Fight Club and Project Mayhem are very specific and stylised examples of possible approaches a masculist might use to improve his life. These examples are presented as having a positive effect.
Fight Club shows how both men and women can be adversely effected by a feminised society. Through Bob, Marla and Jack we are shown that masculism can be used as an antidote to this situation.
Finally Fight Club gives us a masculist icon, in both Tyler before the recombination, and in Jack afterwards.
I still can’t think of anything
In conclusion, Fight Club is a terrifying film. It does promote violence. It does promote masculinity. It is anti-society. For some people this is about as scary as it gets.

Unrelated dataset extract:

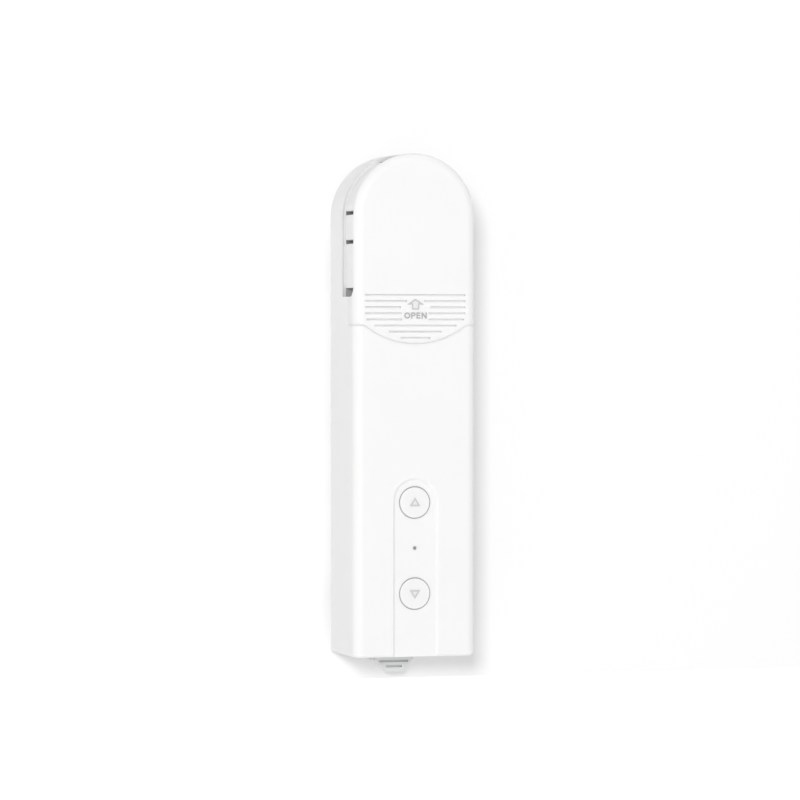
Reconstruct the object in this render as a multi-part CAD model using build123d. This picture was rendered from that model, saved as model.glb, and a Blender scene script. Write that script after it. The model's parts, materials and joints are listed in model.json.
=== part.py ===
"""Roller shade motor: a wall-mounted driver that pulls the bead chain of a roller blind.

Frame: +X to the right as seen from the front, the front face towards -Y, +Z up. The origin is on the
wall plane, at the middle of the two screw holes of the wall bracket, level with the housing's middle.
Shapes are described by x (across), d (depth behind the front face) and z (height above the bottom).
"""

import os
from math import acos, atan2, cos, hypot, pi, radians, sin, sqrt, tan

from build123d import *

# How far joined shapes run into each other, how far a cut runs past a face, and how near counts as on it
JOIN = 0.1
PAST = 1.0
NEAR = 0.01

# Housing, whose width and depth come from its cells and whose height comes from its drive, below
STANDOFF = 4.0
WALL = 1.6
CROWN = 31.1
FRONT_WALL = 1.8
EDGE_ROUND = 3.0
FOOT_BEVEL = 0.7
BACK_BEVEL = 0.8
UPPER_ROOM_INSET = 1.5
UPPER_ROOM_DROP = 2.0

# Chain cover: front panel, side cheeks and the seam round them
PANEL = 2.0
SEAM = 0.22
SEAM_DROP = 23.2
LOBE_DROP = 5.8
LOBE_RADIUS = 27.0
LOBE_BLEND = 3.0
CHEEK = 1.0
CHEEK_HIGH = 8.9
CHEEK_DEPTH = 7.0
CHEEK_BLEND = 2.8
COVER_GAP = 0.3
RAIL_WIDTH = 0.7
RAIL_THICK = 0.8
RAIL_DEPTH = 4.2

# Grip grooves of the cover: half width of each row, and of the gap left for the arrow and the word
GROOVE = 0.5
GROOVE_DEEP = 0.8
GROOVE_PITCH = 1.93
GROOVE_RISE = 9.4
GROOVE_ROWS = [(16.35, 0.0), (16.35, 2.85), (16.35, 4.9), (16.35, 4.4), (16.0, 4.4),
               (13.5, 0.0), (8.65, 0.0), (4.8, 0.0)]

# Recessed band round the dome, with its slots, its windows and the open crest that the chain runs through
BAND_DEEP = 1.0
BAND_REAR = 14.2
SLOT = 1.25
SLOT_RISES = [3.05, 12.2]
SLOT_INSET = 0.5
WINDOW = 2.8
WINDOW_REACH = 13.0
GUTTER = 0.7
GUTTER_DEEP = 1.0
CREST_HALF = 8.3
CREST_DROP = 9.0

# Chain wheel and its chamber
BALL = 4.5
BALL_PITCH = 6.0
POCKETS = 9
POCKET_FIT = 0.2
WHEEL_THICK = 9.4
RIM_OVER = 1.61
HUB_RADIUS = 3.6
RECESS_RADIUS = 5.9
RECESS_DEEP = 2.4
SPOKES = 4
SPOKE = 1.4
WHEEL_ROOM = 2.2
CHAMBER_WALL = 1.4
GUIDE_ROOM = 1.5
GUIDE_WALL = 2.2
GUIDE_FIT = 0.3
SHAFT_RADIUS = 2.0
SHAFT_FLAT = 0.4
RUN_FIT = 0.05
BUSH_RADIUS = 3.4
REAR_BUSH_RADIUS = 3.0
CAP_RADIUS = 3.6
CAP_THICK = 0.7
CAP_CLEAR = 0.4
BEARING_WALL = 1.8
SHAFT_END = 0.4
SPOKE_SET = 0.4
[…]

That’s why there have been attempts to subvert its meaning using unsuitable and weak criticism. The feminist and homosexual interpretations hope to alienate the male fan base. Condemnation through claims of extreme-sexism, and neo-fascism are designed to make people feel guilty for seeing it. The post-modern critical body has tried to corrode the message of Fight Club to irrelevancy by claiming that it is intended to be taken ironically.
The fact that critics have slammed this film because of their own fear, tells us how impressively powerful this film is. Deep down they know that the literal, and the most likely interpretation of Fight Club is the masculist one. Fight Club scares them so much that they have tried to twist and weaken its message.
I’m glad it didn’t work.
1Masculinity in crisis, (Author undisclosed) The Economist Nov 4th 1999,
2From the commentary on the DVD Special Edition. Scene: Outside Jack’s apartment building, as he phones Tyler for the first time.
3 Article on Spartan homosexuality
A message to nocodeforparanoia: The above is in no way a dismissal of your essay. I enjoyed your essay and I found it thought provoking. It is a much better essay that mine. I realise that you were writing a reaction paper and so your node is based around another’s views which you may or may not agree with. I realise that you have covered yourself from this type of response in the line "Fight Club, a seemingly (and actually) masculine movie". If it’s any consolation I held off posting this node for about a year due to these concerns.
I have tried to write this so that it would stand on its own; I can make no apologies for its Fight Club content.
This is now being used as an example of non-conformist essay writing by my friend who teaches English in India!